The outcome of the Seanad referendum was close. Some 52 per cent voted against the Seanad’s abolition, 48 per cent in favour. However, there was overwhelming consensus among both abolitionists and retentionists that the Seanad needed reform.

In the immediate aftermath of the referendum Enda Kenny acknowledged that the electorate had given him and his Government a wallop and expressed himself open to proposals for change in how the Seanad was elected. He promised shortly thereafter to do the easy part of that reform by enacting legislation to give effect to the 1979 constitutional amendment to extend votes for the university seats to graduates of colleges other than the National University of Ireland,

There has since been no real progress even on that modest proposal for the third-level seats. The Taoiseach held a series of meetings with other party leaders but had no concrete proposals.

Then he surprised us all last December by announcing the appointment of an expert working group to report on how the Seanad might be reformed within the current constitutional provisions.

The group was chaired by Maurice Manning, and included other former senators like Pat Magner, Mary O’Rourke, Joe O’Toole and Maurice Hayes, together with two academics, Mary C Murphy and Elaine Byrne, as well as Tom Arnold, the chair of the constitutional convention.

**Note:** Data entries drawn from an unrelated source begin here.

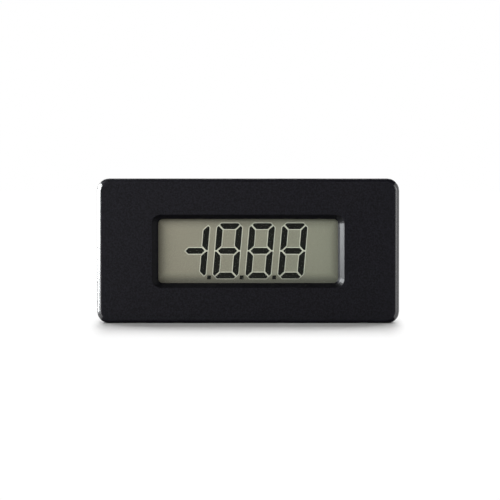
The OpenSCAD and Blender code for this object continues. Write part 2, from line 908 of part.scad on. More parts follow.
// Grip ribs on the outer plate, above and below the spring arm
module grip_ribs() {
    inner = arm_w / 2 + 2 * arm_slot;
    outer = clip_z - 2 * clip_edge;
    for (up = [0, 1], i = [0:grip_count - 1])
        mirror([0, 0, up])
            translate([clip_x, clip_y + clip_l - grip_pitch * (i + 0.8), inner])
                cylinder(r = grip_r, h = outer - inner);
}

// One clip on the right side wall: a foot for the panel, a channel for the rails and a sprung pawl
module clip() {
    arm_y = clip_y + foot_t + arm_slot;
    tab_l = 0.6;
    translate([wall_x, 0, 0]) {
        difference() {
            union() {
                along_y(clip_y, clip_y + foot_t)
                    channel_section(foot_ear);
                along_y(clip_y, clip_y + clip_l)
                    channel_section(0);
            }
            translate([plate_x - cut, arm_y, -arm_w / 2 - arm_slot])
                cube([plate_t + 2 * cut, clip_l, arm_w + 2 * arm_slot]);
        }
        translate([plate_x, arm_y - bury, -arm_w / 2])
            cube([arm_t, clip_y + clip_l - arm_y + bury, arm_w]);
        translate([plate_x, clip_y + clip_l, -arm_w / 2])
            cube([plate_t, tab_l, arm_w]);
        translate([plate_x + plate_t / 2, clip_y + clip_l + tab_l, -arm_w / 2])
            cylinder(r = plate_t / 2, h = arm_w);
        grip_ribs();
        pawl();
    }
}

bezel();
window_lens();
front_polariser();
front_glass();
cell_seal();
display_segments();
rear_glass();
rear_polariser();
display_frame();
contact_strip(1);  // upper_contact_strip
contact_strip(-1);  // lower_contact_strip
circuit_board();
board_screws();
converter_chip();
chip_leads();
trimmer_body();
trimmer_rotor();
wires(trimmer_leads, board_y - lead_stub, back_y);  // trimmer_pins
film_capacitor(integrating_at);  // integrating_capacitor
film_capacitor(auto_zero_at);  // auto_zero_capacitor
film_capacitor(reference_at);  // reference_capacitor
wires(cap_leads, board_y - lead_stub, back_y + film_cap_lift);  // capacitor_leads
supply_capacitor();
wires(supply_leads, board_y - lead_stub, back_y);  // supply_capacitor_leads
clock_capacitor();
wires(clock_leads, board_y - lead_stub, disc_lead_y);  // clock_capacitor_leads
chip_resistors();
header_block();
header_pins();
color("#26262a") mirror([1, 0, 0]) clip();  // left_clip
color("#26262a") clip();  // right_clip
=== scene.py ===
"""Dresses the panel meter and stands it on a pale studio floor."""

import logging
import math
from collections.abc import Iterable
from dataclasses import dataclass
from enum import Enum
from functools import cache, cached_property, partial, reduce
from typing import ClassVar

import bmesh
import bpy
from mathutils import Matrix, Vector
from mathutils.geometry import convex_hull_2d


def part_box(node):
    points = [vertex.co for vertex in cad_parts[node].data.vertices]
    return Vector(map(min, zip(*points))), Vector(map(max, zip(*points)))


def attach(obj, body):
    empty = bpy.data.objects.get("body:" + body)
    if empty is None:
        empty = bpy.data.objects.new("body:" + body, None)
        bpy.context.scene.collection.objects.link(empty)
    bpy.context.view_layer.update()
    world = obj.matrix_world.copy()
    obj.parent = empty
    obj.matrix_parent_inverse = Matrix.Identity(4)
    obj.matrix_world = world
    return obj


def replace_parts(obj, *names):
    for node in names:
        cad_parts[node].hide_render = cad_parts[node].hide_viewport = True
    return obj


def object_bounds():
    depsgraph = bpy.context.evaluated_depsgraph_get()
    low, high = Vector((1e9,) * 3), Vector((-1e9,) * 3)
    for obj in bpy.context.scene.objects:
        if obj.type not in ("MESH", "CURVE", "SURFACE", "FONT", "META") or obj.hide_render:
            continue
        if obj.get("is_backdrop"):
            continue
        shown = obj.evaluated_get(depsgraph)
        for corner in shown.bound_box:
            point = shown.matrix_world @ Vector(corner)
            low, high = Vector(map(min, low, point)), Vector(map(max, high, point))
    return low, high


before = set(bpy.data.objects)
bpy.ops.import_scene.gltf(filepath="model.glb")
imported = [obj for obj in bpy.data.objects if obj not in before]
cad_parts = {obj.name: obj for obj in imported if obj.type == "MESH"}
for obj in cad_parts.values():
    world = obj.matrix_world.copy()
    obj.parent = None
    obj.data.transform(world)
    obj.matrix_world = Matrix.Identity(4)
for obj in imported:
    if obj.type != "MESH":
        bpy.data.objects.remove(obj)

LOG = logging.getLogger("panel_meter")
MM = 0.001
METER = "meter"

Colour = tuple[float, float, float]
Point = tuple[float, float, float]
Flat = tuple[float, float]
Outline = list[Flat]
Faces = list[tuple[int, ...]]
Socket = bpy.types.NodeSocket
Material = bpy.types.Material


class Axis(Enum):
    """Directions that a pattern can run along, as the output of a Separate XYZ node."""

    X = 0
    Y = 1
    Z = 2


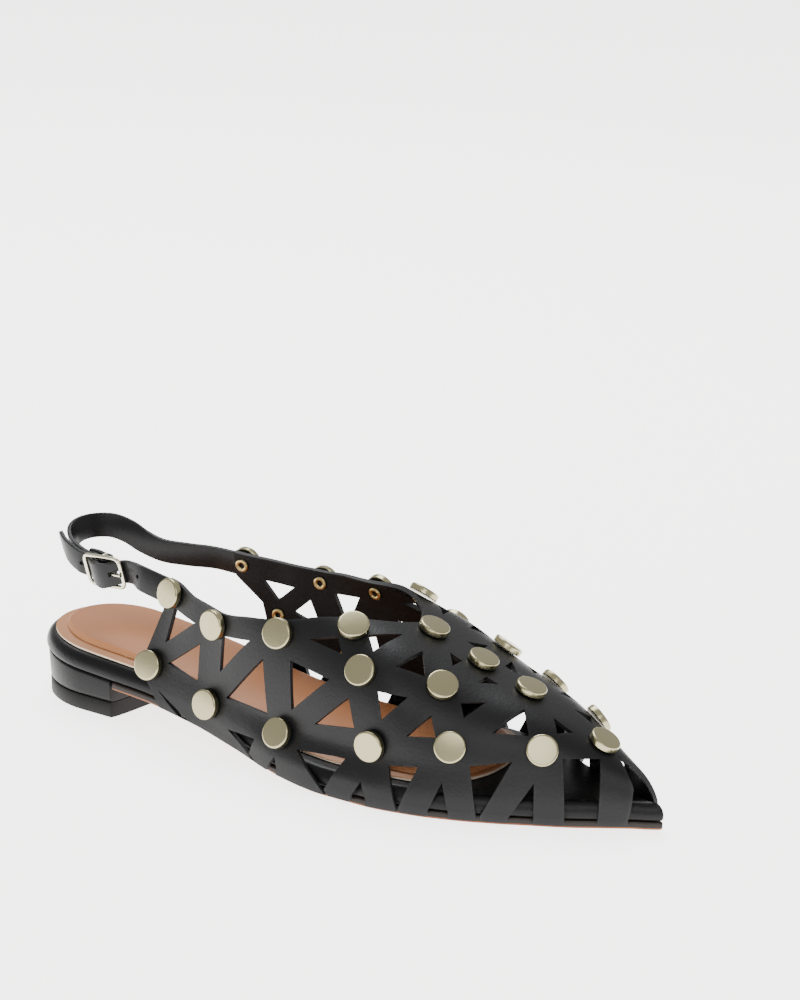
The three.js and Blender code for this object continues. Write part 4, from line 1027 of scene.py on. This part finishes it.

The group appointed Michael McDowell SC as its constitutional adviser. Brian Hunt, a specialist in parliamentary procedure and legislative drafting, also advised them.

Not surprisingly the main proposals from this expert group published this week mirror many of those which Democracy Matters made two years ago. That is the case not so much because O’Toole, O’Rourke, McDowell and Hunt were prominent members of Democracy Matters but because an examination of the options for reform within the current constitutional provisions was always going to conclude that broader suffrage with one person one vote, together with votes for emigrants and adults in Northern Ireland, were both possible and desirable.

The proposals in the Manning group’s report differ from those advanced by Democracy Matters in two respects.

This working group recommends the retention of one panel to be elected by county councillors and Oireachtas members. There is a certain political merit in doing so, not least because it makes the reforms more palatable to political incumbents at national and local level.

More interestingly the Manning group has not followed the Democracy Matters recommendation for gender balance in the Seanad.

This working group also did excellent work in exploring how online technology could be used in a secure and affordable manner to register voters and to issue ballot papers.

Lack of political will

It looks, however, that the Manning group’s valiant efforts to drive implementation of this report may be frustrated by a lack of political will. The Government has managed to wind down the clock. Even if legislation along the lines proposed by the Manning group is enacted before the general election there would not be time to implement it and the next Seanad will be elected on the current system.

This week the Taoiseach welcomed the working group report but said nothing about accepting or implementing it.

Instead his statement spoke a lot about further discussion, debate and analysis.

Some dared to hope that the establishment of this working group heralded a “road to Damascus” conversion by the Taoiseach on Seanad reform. Unfortunately Kenny’s attitude appears more Augustinian than Pauline. Again it is a case of let’s have reform, but not yet.